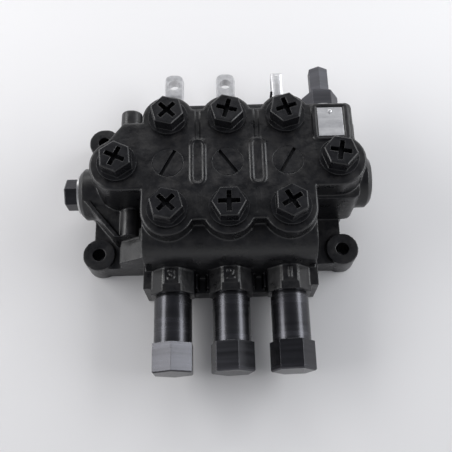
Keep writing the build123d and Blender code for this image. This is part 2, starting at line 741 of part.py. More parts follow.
# Centring gear on each spool: a collar stud between two springs, inside a cap
cap_inner_end = cap_end - cap_end_wall
washer_front = thread_floor + washer_thickness
collar_middle = (washer_front + cap_inner_end) / 2
collar_rear = collar_middle - stud_collar_thickness / 2
collar_front = collar_middle + stud_collar_thickness / 2
centring_spring = coil_spring((0, -1, 0), collar_rear - washer_front, centring_coil_radius, centring_wire,
                              centring_turns)
for number, x in enumerate(section_places):
    with BuildPart() as stud:
        with BuildSketch(towards_front(x, -spool_front_end, axis_z)):
            Circle(stud_radius)
        extrude(amount=collar_front + stud_tail_length - spool_front_end)
        with BuildSketch(towards_rear(x, -spool_front_end, axis_z)):
            Circle(stud_thread_radius)
        extrude(amount=stud_thread_length)
        with BuildSketch(towards_front(x, -collar_rear, axis_z)):
            Circle(stud_collar_radius)
        extrude(amount=stud_collar_thickness)
        with BuildSketch(towards_rear(x, -collar_front - stud_tail_length, axis_z)):
            RegularPolygon(stud_socket_across / 2, 6, major_radius=False)
        extrude(amount=stud_socket_depth, mode=Mode.SUBTRACT)
    save(stud.part, f"centring_stud_{number + 1}")
    inner_spring = centring_spring.moved(Location((x, -washer_front, axis_z)))
    save(inner_spring, f"centring_spring_inner_{number + 1}")
    outer_spring = centring_spring.moved(Location((x, -collar_front, axis_z)))
    save(outer_spring, f"centring_spring_outer_{number + 1}")
    with BuildPart() as spring_cap:
        with BuildSketch(towards_front(x, -boss_face, axis_z)):
            Circle(cap_neck_radius)
        extrude(amount=cap_neck_length)
        with BuildSketch(towards_front(x, -boss_face - cap_neck_length, axis_z)):
            Circle(cap_radius)
        extrude(amount=cap_end - cap_hex_length - boss_face - cap_neck_length)
        with BuildSketch(towards_front(x, cap_hex_length - cap_end, axis_z)):
            RegularPolygon(cap_hex_across / 2, 6, major_radius=False, rotation=cap_turns[number])
        extrude(amount=cap_hex_length)
        chamfer(spring_cap.edges().group_by(Axis.Y)[0], length=cap_edge_chamfer)
        with BuildSketch(towards_rear(x, -boss_face, axis_z)):
            Circle(cap_thread_radius)
        extrude(amount=cap_thread_length)
        with BuildSketch(towards_rear(x, -cap_inner_end, axis_z)):
            Circle(cap_bore_radius)
        extrude(amount=cap_inner_end - washer_front, mode=Mode.SUBTRACT)
    save(spring_cap.part, f"spring_cap_{number + 1}")
with BuildPart() as spring_washers:
    for x in section_places:
        with BuildSketch(towards_front(x, -thread_floor, axis_z)):
            Circle(cap_thread_radius)
            Circle(stud_radius + cap_edge_chamfer, mode=Mode.SUBTRACT)
        extrude(amount=washer_thickness)
save(spring_washers.part, "spring_washers")

# Seals in the casting, wipers at the rear and the plate that holds them
for name, side in (("spool_seals_front", -1), ("spool_seals_rear", 1)):
    with BuildPart() as spool_seals:
        for x in section_places:
            with BuildSketch(towards_rear(x, side * seal_place - seal_width / 2, axis_z)):
                Circle(spool_radius + seal_depth)
                Circle(spool_radius + thread_clearance, mode=Mode.SUBTRACT)
            extrude(amount=seal_width)
    save(spool_seals.part, name)
with BuildPart() as spool_wipers:
    for x in section_places:
        with BuildSketch(towards_front(x, rear_face, axis_z)):
            Circle(spool_radius + wiper_depth)
            Circle(spool_radius + thread_clearance, mode=Mode.SUBTRACT)
        extrude(amount=wiper_width)
save(spool_wipers.part, "spool_wipers")
with BuildPart() as retainer:
    with BuildSketch(towards_rear(0, rear_face, axis_z)):
        RectangleRounded(2 * (section_pitch + retainer_overhang), 2 * retainer_half_height, block_corner_round)
        with Locations(*[(x, 0) for x in section_places]):
            Circle(spool_radius + retainer_hole_clearance, mode=Mode.SUBTRACT)
        with Locations(*[(x, axis_z - z) for x, z in retainer_screws]):
            Circle(retainer_screw_radius + seat_clearance, mode=Mode.SUBTRACT)
    extrude(amount=retainer_thickness)
save(retainer.part, "seal_retainer")
with BuildPart() as retainer_bolts:
    for x, z in retainer_screws:
        with BuildSketch(towards_front(x, rear_face + retainer_thickness, z)):
            Circle(retainer_screw_radius)
        extrude(amount=retainer_screw_length)
        with BuildSketch(towards_rear(x, rear_face + retainer_thickness, z)):
            Circle(retainer_head_radius)
        extrude(amount=retainer_head_height)
        with BuildSketch(towards_front(x, rear_face + retainer_thickness + retainer_head_height, z)):
            RegularPolygon(retainer_socket_across / 2, 6, major_radius=False)
        extrude(amount=retainer_socket_depth, mode=Mode.SUBTRACT)
save(retainer_bolts.part, "retainer_screws")
with BuildPart() as locating_pin:
    with BuildSketch(Plane(origin=(*pin_place, rear_block_top - locating_pin_depth))):
        Circle(locating_pin_radius)
    extrude(amount=locating_pin_depth + locating_pin_height)
save(locating_pin.part, "locating_pin")

# Steel plugs in the end bosses, the left one with a washer under its hexagon
with BuildPart() as side_washer:
    with BuildSketch(towards_left(-left_boss_face, 0, axis_z)):
        Circle(side_seal_outer)
        Circle(side_plug_radius + seat_clearance, mode=Mode.SUBTRACT)
    extrude(amount=side_seal_thickness)
save(side_washer.part, "side_plug_washer")
with BuildPart() as left_plug:
    with BuildSketch(towards_left(-left_boss_face - side_seal_thickness, 0, axis_z)):
        RegularPolygon(side_plug_hex_across / 2, 6, major_radius=False, rotation=30)
    extrude(amount=side_plug_hex_height)
    chamfer(left_plug.edges().group_by(Axis.X)[0], length=cap_edge_chamfer)
    with BuildSketch(towards_right(-left_boss_face - side_seal_thickness, 0, axis_z)):
        Circle(side_plug_radius)
    extrude(amount=side_plug_length)
save(left_plug.part, "side_plug_left")
with BuildPart() as right_plug:
    with BuildSketch(towards_left(right_boss_face, 0, right_gallery_height)):
        Circle(side_plug_radius)
        RegularPolygon(side_socket_across / 2, 6, major_radius=False, mode=Mode.SUBTRACT)
    extrude(amount=side_socket_depth)
    with BuildSketch(towards_left(right_boss_face - side_socket_depth, 0, right_gallery_height)):
        Circle(side_plug_radius)
    extrude(amount=side_plug_length - side_socket_depth)
save(right_plug.part, "side_plug_right")

# Relief valve: cartridge, poppet, spring, spring seat, adjusting screw and cap
relief_nut_start = relief_face + relief_washer_thickness
relief_nut_end = relief_nut_start + relief_nut_length
relief_spring_floor = relief_seat_place + relief_guide_length
relief_spring_start = relief_spring_floor + seat_clearance + relief_poppet_head
cap_hollow_radius = relief_cap_across / 2 - relief_cap_wall
guide_radius = relief_poppet_radius + running_clearance
with BuildPart() as relief_body:
    with BuildSketch(towards_rear(relief_reach, relief_seat_place, relief_axis_height)):
        Circle(relief_nose_radius)
    extrude(amount=relief_chamber_length)
    with BuildSketch(towards_rear(relief_reach, relief_thread_floor, relief_axis_height)):
        Circle(relief_bore_radius)
    extrude(amount=relief_nut_start - relief_thread_floor)
    with BuildSketch(towards_rear(relief_reach, relief_nut_start, relief_axis_height)):
        RegularPolygon(relief_nut_across / 2, 6, major_radius=False)
    extrude(amount=relief_nut_length)
    chamfer(relief_body.edges().group_by(Axis.Y)[-1], length=relief_nut_chamfer)
    with BuildSketch(towards_rear(relief_reach, relief_nut_end, relief_axis_height)):
        Circle(cap_hollow_radius - thread_clearance)
    extrude(amount=relief_neck_length)
    with BuildSketch(towards_rear(relief_reach, relief_seat_place, relief_axis_height)):
        Circle(relief_hole_radius)
    extrude(amount=relief_seat_length, mode=Mode.SUBTRACT)
    with BuildSketch(towards_rear(relief_reach, relief_seat_place + relief_seat_length, relief_axis_height)):
        Circle(guide_radius)
    extrude(amount=relief_guide_length - relief_seat_length, mode=Mode.SUBTRACT)
    with BuildSketch(towards_rear(relief_reach, relief_spring_floor, relief_axis_height)):
        Circle(relief_spring_bore_radius)
    extrude(amount=relief_nut_end - relief_end_wall - relief_spring_floor, mode=Mode.SUBTRACT)
    with BuildSketch(towards_front(relief_reach, relief_nut_end + relief_neck_length, relief_axis_height)):
        Circle(relief_screw_radius + thread_clearance)
    extrude(amount=relief_neck_length + relief_end_wall, mode=Mode.SUBTRACT)
    with BuildSketch(towards_right(relief_reach, relief_seat_place + relief_seat_length, relief_axis_height)):
        with Locations((2 * relief_drain_radius, 0)):
            Circle(relief_drain_radius)
    extrude(amount=relief_nose_radius, both=True, mode=Mode.SUBTRACT)
save(relief_body.part, "relief_cartridge")
with BuildPart() as relief_washer:
    with BuildSketch(towards_rear(relief_reach, relief_face, relief_axis_height)):
        Circle(relief_washer_radius)
        Circle(relief_bore_radius + seat_clearance, mode=Mode.SUBTRACT)
    extrude(amount=relief_washer_thickness)
save(relief_washer.part, "relief_washer")
with BuildPart() as relief_poppet:
    with BuildSketch(towards_rear(relief_reach, relief_seat_place + relief_seat_length + relief_poppet_gap,
                                  relief_axis_height)):
        Circle(relief_poppet_radius)
    extrude(amount=relief_guide_length - relief_seat_length)
    chamfer(relief_poppet.edges().group_by(Axis.Y)[0], length=relief_poppet_radius - relief_hole_radius)
    with BuildSketch(towards_rear(relief_reach, relief_spring_floor + seat_clearance, relief_axis_height)):
        Circle(relief_spring_bore_radius - seat_clearance)
    extrude(amount=relief_poppet_head)
save(relief_poppet.part, "relief_poppet")
relief_spring = coil_spring((0, 1, 0), relief_seat_plate_place - relief_spring_start, relief_coil_radius,
                            relief_wire, relief_turns)
save(relief_spring.moved(Location((relief_reach, relief_spring_start, relief_axis_height))), "relief_spring")
screw_start = relief_seat_plate_place + relief_seat_plate_thickness
with BuildPart() as relief_spring_seat:
    with BuildSketch(towards_rear(relief_reach, relief_seat_plate_place, relief_axis_height)):
        Circle(relief_spring_bore_radius - seat_clearance)
    extrude(amount=relief_seat_plate_thickness)
save(relief_spring_seat.part, "relief_spring_seat")
with BuildPart() as relief_screw:
    with BuildSketch(towards_rear(relief_reach, screw_start, relief_axis_height)):
        Circle(relief_screw_radius)
    extrude(amount=relief_screw_end - screw_start)
    with BuildSketch(towards_front(relief_reach, relief_screw_end, relief_axis_height)):
        RegularPolygon(relief_screw_socket_across / 2, 6, major_radius=False)
    extrude(amount=relief_screw_socket_depth, mode=Mode.SUBTRACT)
save(relief_screw.part, "relief_adjusting_screw")
with BuildPart() as relief_cap:
    with BuildSketch(towards_rear(relief_reach, relief_nut_end, relief_axis_height)):
        RegularPolygon(relief_cap_across / 2, 6, major_radius=False, rotation=30)
    extrude(amount=relief_cap_end - relief_nut_end)
    chamfer(relief_cap.edges().group_by(Axis.Y)[-1], length=cap_edge_chamfer)
    with BuildSketch(towards_rear(relief_reach, relief_nut_end, relief_axis_height)):
        Circle(cap_hollow_radius)
    extrude(amount=relief_cap_end - relief_cap_end_wall - relief_nut_end, mode=Mode.SUBTRACT)
    with BuildSketch(towards_right(relief_reach, relief_cap_end - relief_cap_end_wall / 2, relief_axis_height)):
        Circle(relief_seal_hole_radius)
    extrude(amount=relief_cap_across, both=True, mode=Mode.SUBTRACT)
save(relief_cap.part, "relief_cap")

# Name plate on the relief valve block, held by one rivet
with BuildPart() as name_plate:
    with BuildSketch(Plane(origin=(relief_reach, plate_centre, deck_height))):
        Rectangle(plate_width, plate_length)
    extrude(amount=plate_thickness)
    with BuildSketch(Plane(origin=(*rivet_place, deck_height))):
        Circle(rivet_shank_radius)
    extrude(amount=plate_thickness, mode=Mode.SUBTRACT)
save(name_plate.part, "name_plate")
with BuildPart() as rivet:
    with BuildSketch(Plane(origin=(*rivet_place, deck_height - rivet_depth))):
        Circle(rivet_shank_radius)
    extrude(amount=rivet_depth + plate_thickness)
    with BuildSketch(Plane(origin=(*rivet_place, plate_top))):
        Circle(rivet_radius)
    extrude(amount=rivet_height, taper=30)
save(rivet.part, "name_plate_rivet")
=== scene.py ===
"""Looks of a three-section directional control valve, with the studio round it."""

import json
import math

import bmesh
import bpy
from bpy.props import FloatProperty, FloatVectorProperty, IntProperty, PointerProperty
from mathutils import Matrix, Vector
from mathutils.bvhtree import BVHTree

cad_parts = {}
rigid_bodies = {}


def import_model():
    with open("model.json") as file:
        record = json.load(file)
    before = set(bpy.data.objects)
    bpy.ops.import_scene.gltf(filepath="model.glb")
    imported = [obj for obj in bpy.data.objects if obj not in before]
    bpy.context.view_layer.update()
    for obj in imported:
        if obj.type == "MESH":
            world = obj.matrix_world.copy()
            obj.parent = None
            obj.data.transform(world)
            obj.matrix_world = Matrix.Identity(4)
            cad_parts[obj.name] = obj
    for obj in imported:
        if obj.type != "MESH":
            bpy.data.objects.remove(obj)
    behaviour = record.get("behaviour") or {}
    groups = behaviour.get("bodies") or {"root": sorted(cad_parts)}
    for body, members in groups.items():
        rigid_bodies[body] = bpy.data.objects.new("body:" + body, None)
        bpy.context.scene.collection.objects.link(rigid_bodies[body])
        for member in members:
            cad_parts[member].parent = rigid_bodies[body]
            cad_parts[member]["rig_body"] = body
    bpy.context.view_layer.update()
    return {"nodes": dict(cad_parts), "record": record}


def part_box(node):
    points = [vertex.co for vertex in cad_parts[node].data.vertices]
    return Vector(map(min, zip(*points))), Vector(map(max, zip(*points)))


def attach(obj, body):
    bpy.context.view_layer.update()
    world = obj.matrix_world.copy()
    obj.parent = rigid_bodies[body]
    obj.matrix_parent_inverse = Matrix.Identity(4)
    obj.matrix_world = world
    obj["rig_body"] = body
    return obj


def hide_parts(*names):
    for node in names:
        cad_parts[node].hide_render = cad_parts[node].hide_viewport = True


bl_info = {
    "name": "Directional control valve",
    "version": (1, 0, 0),
    "blender": (4, 5, 0),
    "location": "3D View > Sidebar > Valve",
    "description": "Dresses a directional control valve: cast skin, finishes, soft rims and a studio",
    "category": "Object",
}

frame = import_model()
NODES = frame["nodes"]
SLOTS = {row["node"]: row["material_slot"] for row in frame["record"]["subparts"]}
MM = 0.001
WELD_DISTANCE = 0.001 * MM

SECTIONS = [sum(corner.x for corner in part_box(f"spring_cap_{number}")) / 2 for number in (1, 2, 3)]
SECTION_NUMBERS = ("3", "2", "1")
BOSS_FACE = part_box("valve_body")[0].y
BODY_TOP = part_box("valve_body")[1].z

CAMERA_PLACE = Vector((-2.654, -183.428, 425.678)) * MM
CAMERA_AZIMUTH = math.radians(0.16)
CAMERA_ELEVATION = math.radians(68.6)
CAMERA_ROLL = math.radians(-1.33)
CAMERA_LENS = 50.24
SENSOR_WIDTH = 36.0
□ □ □
Stated problem
Only the lines from the one with "# Name plate" to the one with "before = set(bpy.data.objects)" are wanted; extract them exactly, both ends included.

Reply
# Name plate on the relief valve block, held by one rivet
with BuildPart() as name_plate:
    with BuildSketch(Plane(origin=(relief_reach, plate_centre, deck_height))):
        Rectangle(plate_width, plate_length)
    extrude(amount=plate_thickness)
    with BuildSketch(Plane(origin=(*rivet_place, deck_height))):
        Circle(rivet_shank_radius)
    extrude(amount=plate_thickness, mode=Mode.SUBTRACT)
save(name_plate.part, "name_plate")
with BuildPart() as rivet:
    with BuildSketch(Plane(origin=(*rivet_place, deck_height - rivet_depth))):
        Circle(rivet_shank_radius)
    extrude(amount=rivet_depth + plate_thickness)
    with BuildSketch(Plane(origin=(*rivet_place, plate_top))):
        Circle(rivet_radius)
    extrude(amount=rivet_height, taper=30)
save(rivet.part, "name_plate_rivet")
=== scene.py ===
"""Looks of a three-section directional control valve, with the studio round it."""

import json
import math

import bmesh
import bpy
from bpy.props import FloatProperty, FloatVectorProperty, IntProperty, PointerProperty
from mathutils import Matrix, Vector
from mathutils.bvhtree import BVHTree

cad_parts = {}
rigid_bodies = {}


def import_model():
    with open("model.json") as file:
        record = json.load(file)
    before = set(bpy.data.objects)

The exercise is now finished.